-- Task requirements --
Reproduce the first line and every line after it, exactly, through the one containing "return [on_circle(radius, a)". Leave out the rest.

-- Given material --
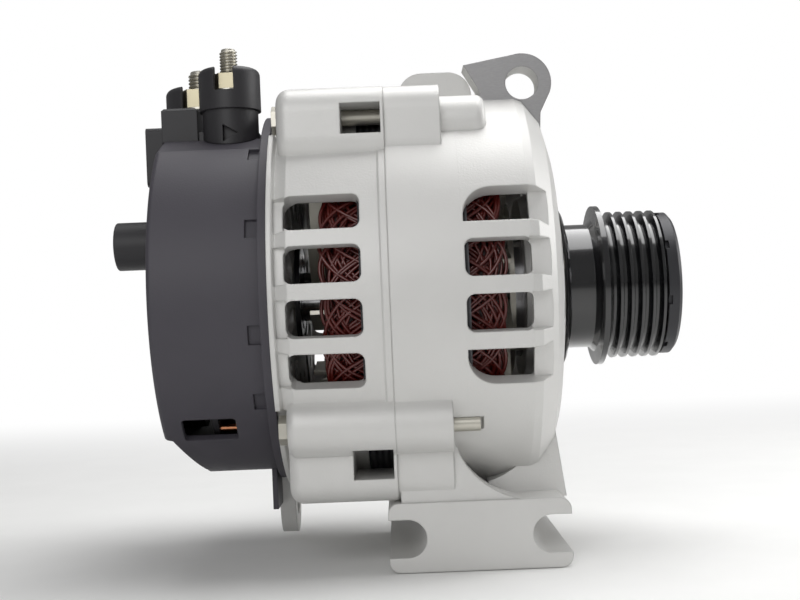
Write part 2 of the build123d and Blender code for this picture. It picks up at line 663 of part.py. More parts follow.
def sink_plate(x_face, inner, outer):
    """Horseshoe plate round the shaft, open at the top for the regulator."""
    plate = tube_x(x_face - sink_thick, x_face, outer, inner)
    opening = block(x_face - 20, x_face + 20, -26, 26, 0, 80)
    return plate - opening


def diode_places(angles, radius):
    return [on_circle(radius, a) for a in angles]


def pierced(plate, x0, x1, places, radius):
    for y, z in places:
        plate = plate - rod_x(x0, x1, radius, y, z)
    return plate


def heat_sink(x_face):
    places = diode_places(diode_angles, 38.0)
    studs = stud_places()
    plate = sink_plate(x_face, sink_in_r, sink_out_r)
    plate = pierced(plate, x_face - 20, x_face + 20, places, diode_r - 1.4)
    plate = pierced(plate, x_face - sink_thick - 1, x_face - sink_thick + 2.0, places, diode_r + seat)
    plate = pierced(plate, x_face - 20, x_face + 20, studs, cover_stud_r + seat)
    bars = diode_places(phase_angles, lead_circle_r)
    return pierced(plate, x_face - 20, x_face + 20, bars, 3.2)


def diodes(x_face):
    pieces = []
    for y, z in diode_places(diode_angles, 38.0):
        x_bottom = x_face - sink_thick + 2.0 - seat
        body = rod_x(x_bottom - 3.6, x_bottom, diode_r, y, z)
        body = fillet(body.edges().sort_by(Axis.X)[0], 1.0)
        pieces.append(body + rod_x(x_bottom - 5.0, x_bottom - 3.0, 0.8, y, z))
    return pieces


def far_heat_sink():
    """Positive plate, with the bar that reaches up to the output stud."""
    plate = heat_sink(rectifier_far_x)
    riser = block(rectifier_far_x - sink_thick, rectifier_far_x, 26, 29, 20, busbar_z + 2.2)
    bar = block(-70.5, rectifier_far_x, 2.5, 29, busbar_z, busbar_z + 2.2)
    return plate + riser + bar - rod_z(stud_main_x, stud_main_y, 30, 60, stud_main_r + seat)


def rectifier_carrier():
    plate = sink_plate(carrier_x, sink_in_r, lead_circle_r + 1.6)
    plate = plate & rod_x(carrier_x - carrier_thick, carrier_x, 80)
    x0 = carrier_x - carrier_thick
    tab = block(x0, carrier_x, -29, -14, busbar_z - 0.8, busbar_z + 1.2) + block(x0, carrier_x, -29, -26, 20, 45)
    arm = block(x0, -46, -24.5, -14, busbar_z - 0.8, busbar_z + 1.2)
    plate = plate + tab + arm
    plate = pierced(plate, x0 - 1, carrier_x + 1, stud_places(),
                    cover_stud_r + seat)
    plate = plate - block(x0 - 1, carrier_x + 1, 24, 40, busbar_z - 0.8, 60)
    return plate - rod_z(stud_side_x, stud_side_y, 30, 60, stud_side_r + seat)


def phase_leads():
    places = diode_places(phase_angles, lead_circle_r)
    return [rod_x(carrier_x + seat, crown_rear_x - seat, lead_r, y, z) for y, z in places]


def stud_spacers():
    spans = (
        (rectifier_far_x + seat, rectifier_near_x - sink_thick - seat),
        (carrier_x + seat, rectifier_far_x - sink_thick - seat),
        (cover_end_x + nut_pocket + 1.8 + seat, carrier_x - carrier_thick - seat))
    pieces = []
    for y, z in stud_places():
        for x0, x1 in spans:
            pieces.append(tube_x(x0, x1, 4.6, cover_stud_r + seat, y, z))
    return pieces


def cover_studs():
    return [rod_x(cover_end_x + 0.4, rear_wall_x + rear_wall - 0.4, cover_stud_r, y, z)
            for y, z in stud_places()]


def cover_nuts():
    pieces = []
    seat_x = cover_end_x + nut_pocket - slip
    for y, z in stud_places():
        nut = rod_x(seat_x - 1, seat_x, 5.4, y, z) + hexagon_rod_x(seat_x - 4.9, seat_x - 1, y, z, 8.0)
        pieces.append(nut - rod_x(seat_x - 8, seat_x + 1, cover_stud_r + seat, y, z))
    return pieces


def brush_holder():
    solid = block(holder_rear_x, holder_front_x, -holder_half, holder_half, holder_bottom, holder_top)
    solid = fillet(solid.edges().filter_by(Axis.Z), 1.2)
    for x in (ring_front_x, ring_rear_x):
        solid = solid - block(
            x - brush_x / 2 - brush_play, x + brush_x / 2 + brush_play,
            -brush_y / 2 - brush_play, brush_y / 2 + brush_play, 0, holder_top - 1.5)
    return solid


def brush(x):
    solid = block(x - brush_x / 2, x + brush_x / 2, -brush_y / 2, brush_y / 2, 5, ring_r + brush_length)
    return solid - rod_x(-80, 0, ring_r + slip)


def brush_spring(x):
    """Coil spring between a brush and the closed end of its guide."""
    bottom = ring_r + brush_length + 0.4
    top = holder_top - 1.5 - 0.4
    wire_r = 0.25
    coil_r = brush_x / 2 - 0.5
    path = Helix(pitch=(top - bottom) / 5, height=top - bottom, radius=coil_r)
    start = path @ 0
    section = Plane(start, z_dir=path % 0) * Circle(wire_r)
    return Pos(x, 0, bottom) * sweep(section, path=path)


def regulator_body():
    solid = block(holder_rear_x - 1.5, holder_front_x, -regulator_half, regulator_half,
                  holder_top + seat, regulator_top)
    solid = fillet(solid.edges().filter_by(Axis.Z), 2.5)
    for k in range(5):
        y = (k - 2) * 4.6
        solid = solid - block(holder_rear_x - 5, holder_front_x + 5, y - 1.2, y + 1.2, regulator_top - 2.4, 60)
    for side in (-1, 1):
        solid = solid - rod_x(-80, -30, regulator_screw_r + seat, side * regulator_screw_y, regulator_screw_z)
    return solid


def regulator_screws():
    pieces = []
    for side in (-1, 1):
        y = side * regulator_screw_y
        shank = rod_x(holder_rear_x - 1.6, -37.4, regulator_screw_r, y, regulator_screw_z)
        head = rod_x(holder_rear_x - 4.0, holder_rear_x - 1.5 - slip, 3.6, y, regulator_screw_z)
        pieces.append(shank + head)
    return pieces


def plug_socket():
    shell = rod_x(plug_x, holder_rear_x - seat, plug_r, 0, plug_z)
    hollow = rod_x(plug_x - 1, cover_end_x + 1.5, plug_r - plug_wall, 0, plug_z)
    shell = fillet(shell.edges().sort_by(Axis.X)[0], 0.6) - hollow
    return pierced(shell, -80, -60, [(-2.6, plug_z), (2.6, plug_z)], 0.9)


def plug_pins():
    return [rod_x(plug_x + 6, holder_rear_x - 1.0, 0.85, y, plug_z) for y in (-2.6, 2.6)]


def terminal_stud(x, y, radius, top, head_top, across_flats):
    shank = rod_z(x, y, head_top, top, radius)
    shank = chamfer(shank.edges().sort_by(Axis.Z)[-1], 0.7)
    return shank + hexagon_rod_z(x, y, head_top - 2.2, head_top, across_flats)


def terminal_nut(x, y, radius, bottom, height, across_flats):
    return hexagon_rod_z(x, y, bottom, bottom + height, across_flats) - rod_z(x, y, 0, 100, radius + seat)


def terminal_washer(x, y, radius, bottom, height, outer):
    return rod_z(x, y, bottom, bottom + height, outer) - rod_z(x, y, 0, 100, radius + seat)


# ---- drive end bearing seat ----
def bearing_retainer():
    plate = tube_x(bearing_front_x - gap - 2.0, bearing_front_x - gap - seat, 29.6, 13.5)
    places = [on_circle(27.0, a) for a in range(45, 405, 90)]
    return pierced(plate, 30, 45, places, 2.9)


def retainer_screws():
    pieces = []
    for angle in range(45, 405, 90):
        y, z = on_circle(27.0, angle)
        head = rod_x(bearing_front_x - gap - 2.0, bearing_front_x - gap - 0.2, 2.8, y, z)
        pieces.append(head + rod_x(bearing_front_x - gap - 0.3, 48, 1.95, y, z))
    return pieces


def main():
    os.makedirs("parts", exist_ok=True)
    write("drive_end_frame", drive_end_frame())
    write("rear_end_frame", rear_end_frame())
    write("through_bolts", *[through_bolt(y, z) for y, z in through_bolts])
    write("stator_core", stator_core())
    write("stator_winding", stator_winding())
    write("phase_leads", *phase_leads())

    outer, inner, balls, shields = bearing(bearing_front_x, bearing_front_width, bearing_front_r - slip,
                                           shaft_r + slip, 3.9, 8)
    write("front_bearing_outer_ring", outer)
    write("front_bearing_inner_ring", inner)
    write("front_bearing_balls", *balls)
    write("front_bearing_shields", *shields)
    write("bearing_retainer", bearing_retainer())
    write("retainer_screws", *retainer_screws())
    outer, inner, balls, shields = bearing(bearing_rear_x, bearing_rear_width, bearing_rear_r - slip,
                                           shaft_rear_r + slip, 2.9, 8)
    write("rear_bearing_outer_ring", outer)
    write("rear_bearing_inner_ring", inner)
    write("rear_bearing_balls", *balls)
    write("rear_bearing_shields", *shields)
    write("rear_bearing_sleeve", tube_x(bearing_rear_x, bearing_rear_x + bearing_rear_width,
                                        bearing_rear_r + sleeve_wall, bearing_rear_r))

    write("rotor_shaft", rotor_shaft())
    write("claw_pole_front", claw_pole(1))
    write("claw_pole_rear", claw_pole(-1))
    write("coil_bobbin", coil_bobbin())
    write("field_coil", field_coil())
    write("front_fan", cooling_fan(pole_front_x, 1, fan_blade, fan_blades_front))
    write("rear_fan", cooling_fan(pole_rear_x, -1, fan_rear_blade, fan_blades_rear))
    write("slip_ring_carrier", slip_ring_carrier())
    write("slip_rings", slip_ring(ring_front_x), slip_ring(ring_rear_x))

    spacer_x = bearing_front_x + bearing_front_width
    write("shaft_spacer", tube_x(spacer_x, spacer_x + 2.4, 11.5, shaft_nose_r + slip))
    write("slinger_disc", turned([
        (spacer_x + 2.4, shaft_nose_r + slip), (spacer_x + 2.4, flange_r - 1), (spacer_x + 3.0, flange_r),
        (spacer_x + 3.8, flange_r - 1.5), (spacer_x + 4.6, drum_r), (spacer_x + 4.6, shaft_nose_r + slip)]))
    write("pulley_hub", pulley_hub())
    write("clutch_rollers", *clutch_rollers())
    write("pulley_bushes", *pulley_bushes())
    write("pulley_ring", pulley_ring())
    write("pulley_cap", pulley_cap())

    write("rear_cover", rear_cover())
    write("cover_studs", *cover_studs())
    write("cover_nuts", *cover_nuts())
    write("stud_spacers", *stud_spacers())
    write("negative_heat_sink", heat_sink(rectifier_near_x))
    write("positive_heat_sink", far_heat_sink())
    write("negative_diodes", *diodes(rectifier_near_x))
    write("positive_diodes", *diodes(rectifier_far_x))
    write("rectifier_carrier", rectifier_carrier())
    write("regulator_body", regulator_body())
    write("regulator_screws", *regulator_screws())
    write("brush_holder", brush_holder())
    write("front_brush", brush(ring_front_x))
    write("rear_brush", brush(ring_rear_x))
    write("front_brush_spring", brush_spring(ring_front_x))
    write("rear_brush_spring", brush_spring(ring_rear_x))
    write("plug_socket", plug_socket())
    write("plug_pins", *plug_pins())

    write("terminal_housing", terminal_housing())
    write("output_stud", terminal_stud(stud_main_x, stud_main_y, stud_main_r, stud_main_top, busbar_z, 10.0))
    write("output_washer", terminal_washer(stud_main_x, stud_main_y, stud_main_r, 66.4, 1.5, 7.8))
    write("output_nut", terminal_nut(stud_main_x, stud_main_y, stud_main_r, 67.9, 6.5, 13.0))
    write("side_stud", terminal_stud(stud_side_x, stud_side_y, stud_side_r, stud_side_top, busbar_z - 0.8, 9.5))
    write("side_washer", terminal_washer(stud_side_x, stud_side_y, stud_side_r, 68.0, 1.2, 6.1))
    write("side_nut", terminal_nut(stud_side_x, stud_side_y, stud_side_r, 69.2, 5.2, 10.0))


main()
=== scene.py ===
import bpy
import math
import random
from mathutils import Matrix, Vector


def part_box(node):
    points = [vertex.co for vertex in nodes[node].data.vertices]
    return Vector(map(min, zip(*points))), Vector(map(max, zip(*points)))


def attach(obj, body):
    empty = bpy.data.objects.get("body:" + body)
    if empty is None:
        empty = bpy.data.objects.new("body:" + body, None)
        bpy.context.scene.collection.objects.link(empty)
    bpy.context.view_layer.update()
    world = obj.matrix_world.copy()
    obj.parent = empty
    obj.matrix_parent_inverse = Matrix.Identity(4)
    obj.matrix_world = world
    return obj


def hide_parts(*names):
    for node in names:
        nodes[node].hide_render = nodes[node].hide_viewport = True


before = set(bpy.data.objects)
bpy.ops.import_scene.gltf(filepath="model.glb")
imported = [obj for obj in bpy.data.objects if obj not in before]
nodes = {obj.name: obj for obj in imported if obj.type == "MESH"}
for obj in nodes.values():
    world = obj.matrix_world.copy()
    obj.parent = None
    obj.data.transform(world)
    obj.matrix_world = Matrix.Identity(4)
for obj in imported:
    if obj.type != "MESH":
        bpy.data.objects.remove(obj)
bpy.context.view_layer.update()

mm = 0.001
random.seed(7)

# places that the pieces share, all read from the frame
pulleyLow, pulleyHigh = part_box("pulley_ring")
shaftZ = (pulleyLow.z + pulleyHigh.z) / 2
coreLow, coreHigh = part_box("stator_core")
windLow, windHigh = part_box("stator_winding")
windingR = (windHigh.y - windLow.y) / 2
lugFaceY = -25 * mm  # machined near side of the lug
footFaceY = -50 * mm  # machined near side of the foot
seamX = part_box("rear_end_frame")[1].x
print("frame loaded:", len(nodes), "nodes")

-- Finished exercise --
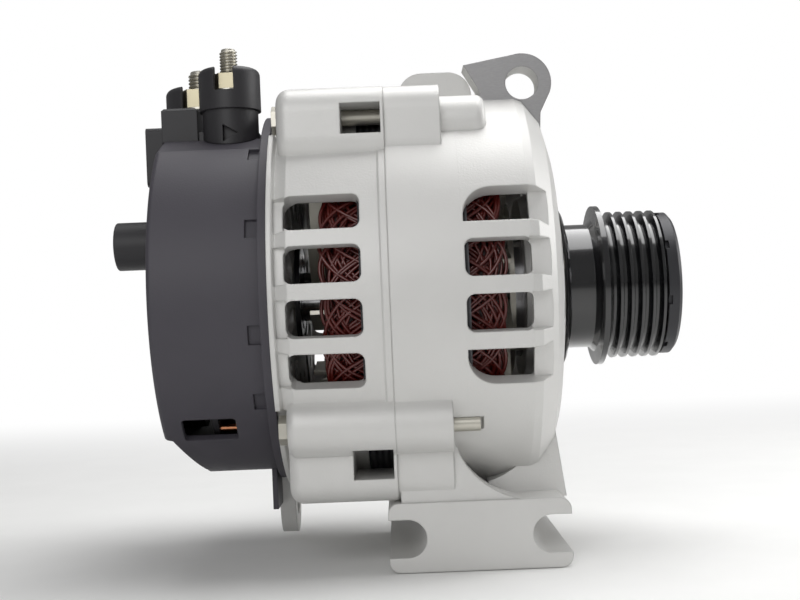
Write part 2 of the build123d and Blender code for this picture. It picks up at line 663 of part.py. More parts follow.
def sink_plate(x_face, inner, outer):
    """Horseshoe plate round the shaft, open at the top for the regulator."""
    plate = tube_x(x_face - sink_thick, x_face, outer, inner)
    opening = block(x_face - 20, x_face + 20, -26, 26, 0, 80)
    return plate - opening


def diode_places(angles, radius):
    return [on_circle(radius, a) for a in angles]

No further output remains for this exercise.